There’s something profoundly powerful about being seen, addressed personally, spoken to, or embraced.

So, how does Jesus call us by name? Most of us want that deep down. We don’t want to be just another face in the crowd.

  1. It’s not about our worthiness – Zacchaeus was completely undeserving. We have to lay down our illusions of entitlement because of who we are, what we’ve done, or how we stack up compared to others.  
  2. Jesus came to seek and save the lost – Lost here means that which was bound for destruction, made useless. Unfortunately, some of us are only willing to stop and ask for directions when we’re genuinely lost. We like to be in control, to be the masters of our own destinies, but Jesus finds us only when we admit we’re lost and that our way isn’t working.

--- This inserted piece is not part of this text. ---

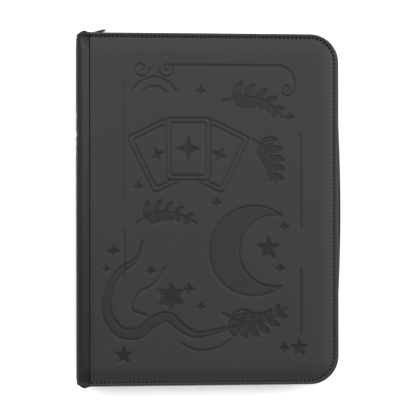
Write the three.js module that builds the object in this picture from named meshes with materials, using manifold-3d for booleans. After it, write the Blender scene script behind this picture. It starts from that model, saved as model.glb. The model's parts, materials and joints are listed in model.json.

In fact, our way is actually leading us to a dead end that will ultimately bring death or even destroy us.  
  3. Zacchaeus runs out ahead and climbs a tree – Have you ever seen a grown person climb a tree? It’s the most undignified thing ever and usually isn’t done at a respectable gathering. We’ll be more ready to hear the voice of Jesus when we’re willing to risk our dignity and look a little bit silly. But it’s a risk, and that’s what faith is.

We often pray, “God show up, God speak to me.” When what we really mean is, “I don’t want to move an inch, God come into the place I’ve already decided.” Now, God covers the distance between, but we have to be willing to move, let go, risk looking silly, and get into a position where we’re ready to be seen and to be called.